Pallakilo Pellikoothuru () is a 2004 Indian Telugu-language romantic drama film directed by Suchitra Chandrabose. Its stars Gowtham and Rathi. The film introduces Brahmanandam's son Gowtham and Bangalore-based Rathi's Telugu debut. K. Raghavendra Rao scripted the film in addition to supervising the direction.

Plot 

The film follows Rani (Rathi), a woman who is due to marry an NRI. She attends a school called Pallaki College to help her get accustomed to the American way of life. The school is run by Gowtam (Gowtam)'s family. Whether Gowtam expresses his love to Rani or lets Rani marry an NRI forms the rest of the plot.

Cast 

 Gowtam as Gowtam
 Rathi as Rani
 Vaibhav
 Giri Babu
 Tanikella Bharani
 Brahmanandam
 Dharmavarapu Subramanyam
 M. S. Narayana
 Sunil
 Venu Madhav
 Balayya as Rani's grandfather
 Kondavalasa Lakshmana Rao
 Ravi Babu as Dubai Babu
 Mustafa
 Rama Prabha
 Telangana Shakuntala as Pallaki College principal
 Sudha as a fashion designer
 Hema
 Sirisha
Shakeela
Sunayana
Aswini Sharma
Sathipandu

Production 
Suchitra Chandrabose conceived the story while on the sets of Paradesi (1998).

Soundtrack 
Songs composed by M. M. Keeravani.
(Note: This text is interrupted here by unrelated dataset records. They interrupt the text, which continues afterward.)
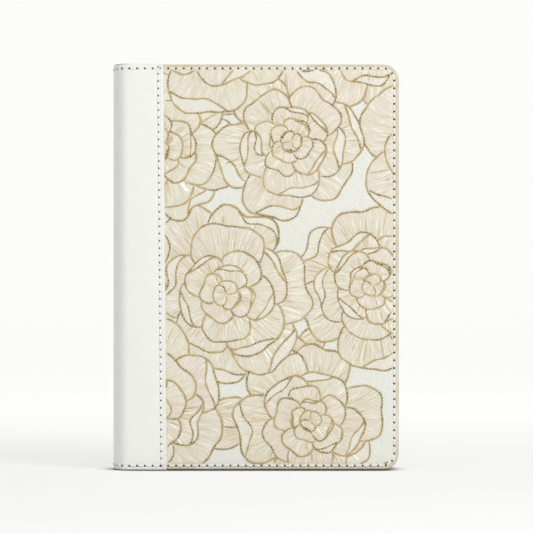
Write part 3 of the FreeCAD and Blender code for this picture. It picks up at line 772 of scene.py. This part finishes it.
def strokes_of(shapes, random):
    """Embossed strokes inside most petals: thin ridges in tufts that fan out from the petal's foot."""
    lines, owners, made = [], [], []
    for k, shape in enumerate(shapes):
        if shape["reach"] < 9 or random.random() < 0.3:
            continue
        count = int(1.6 * shape["half_width"] * shape["reach"] / STROKE_SPACING)
        for turn in (np.linspace(-0.85, 0.85, count) + random.normal(0, 0.03, count)) * shape["half_width"]:
            reach = reach_at(shape, turn)
            start = reach * random.uniform(0.4, 0.74)
            run = np.arange(0, min(reach * random.uniform(0.16, 0.45), 0.95 * reach - start), 1.5)
            angle = shape["axis"] + turn * (1 + 0.2 * (run / (0.4 * reach)) ** 2)
            foot = np.array([shape["x"], shape["z"]])
            lines.append(foot + (start + run)[:, None] * np.stack([np.cos(angle), np.sin(angle)], -1))
            owners.append(k)
    for line, number in shown_runs(lines, owners, shapes, STROKE_MARGIN, 3):
        count = len(line)
        place = np.column_stack([line[:, 0], np.full(count, PANEL_OUT + STROKE_LIFT), line[:, 1]])
        taper = np.sin(np.linspace(0.15, 0.95, count) * math.pi) ** 0.5
        points, faces, _ = tube(place, np.tile(OUTWARD, (count, 1)), STROKE_RADIUS * taper, 3)
        tone = random.random()
        made.append((points, faces, np.full((len(points), 1), tone)))
    return made


# Stitching


def edge_path(distance):
    """Places in front view, that far along the edge stitching from the joint at the head."""
    bend = CORNER_ROUND - STITCH_INSET
    right, low = FORE_X - STITCH_INSET - bend, STITCH_INSET + bend
    high = HEIGHT - STITCH_INSET - bend
    quarter = bend * math.pi / 2
    stops = np.cumsum([right - JOINT_X, quarter, high - low, quarter])
    first = np.clip((distance - stops[0]) / bend, 0, math.pi / 2)
    second = np.clip((distance - stops[2]) / bend, 0, math.pi / 2)
    across = np.minimum(distance, stops[0]) - np.maximum(distance - stops[3], 0)
    down = np.clip(distance - stops[1], 0, high - low)
    x = JOINT_X + across + bend * (np.sin(first) - (1 - np.cos(second)))
    z = high + bend * np.cos(first) - down - bend * np.sin(second)
    return np.stack([x, z], -1)


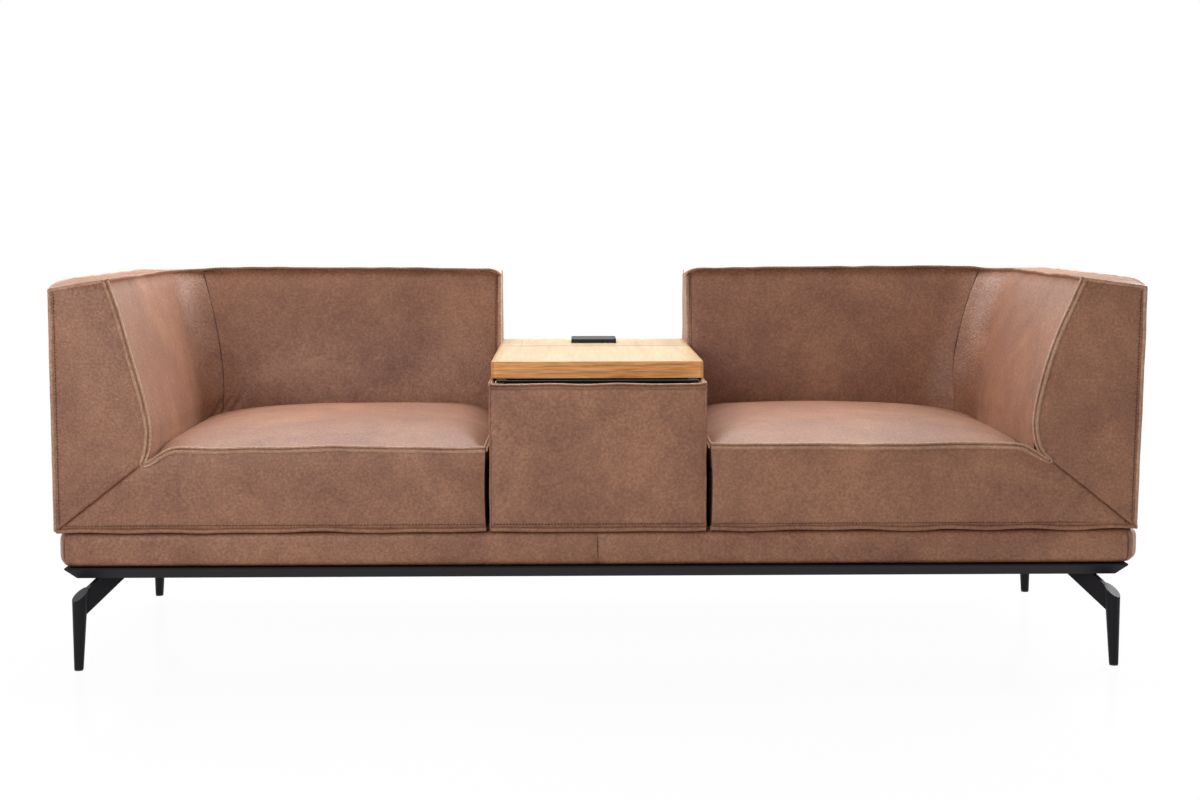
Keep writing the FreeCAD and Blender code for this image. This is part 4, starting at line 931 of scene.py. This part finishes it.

Lyrics by Chandrabose.

"Naa Peru Cheppukondi"
"Nuvvu Pre Nenu Ma"
"Vanaku Tadisina Vallu"
"Muddu Leni Prema"
"Chempaku Chukkalu Petti"
"Cheeraloni Goppatanam"

Reception 
A critic from Sify opined that "Pallakilo Pellikoothuru is disappointing from the word go". On the contrary, Gudipoodi Srihari of The Hindu wrote that "Though the film is set in the same formula mode of Raghavendra Rao, the treatment of the subject is pleasant experience with all those pleasantries, fun and frolic and bonhomie of a marriage". Jeevi of Idlebrain.com wrote that "First half of the film is mediocre. Second half is a let down. Plus points of the film are music, heroine and songs picturization. Negative points are old-fashioned filmmaking, predictable screenplay, non-contemporary treatment". Mithun Verma of Full Hyderabad wrote that "There is that Raghavender Rao presence in the style of moviemaking here. And some really good humor".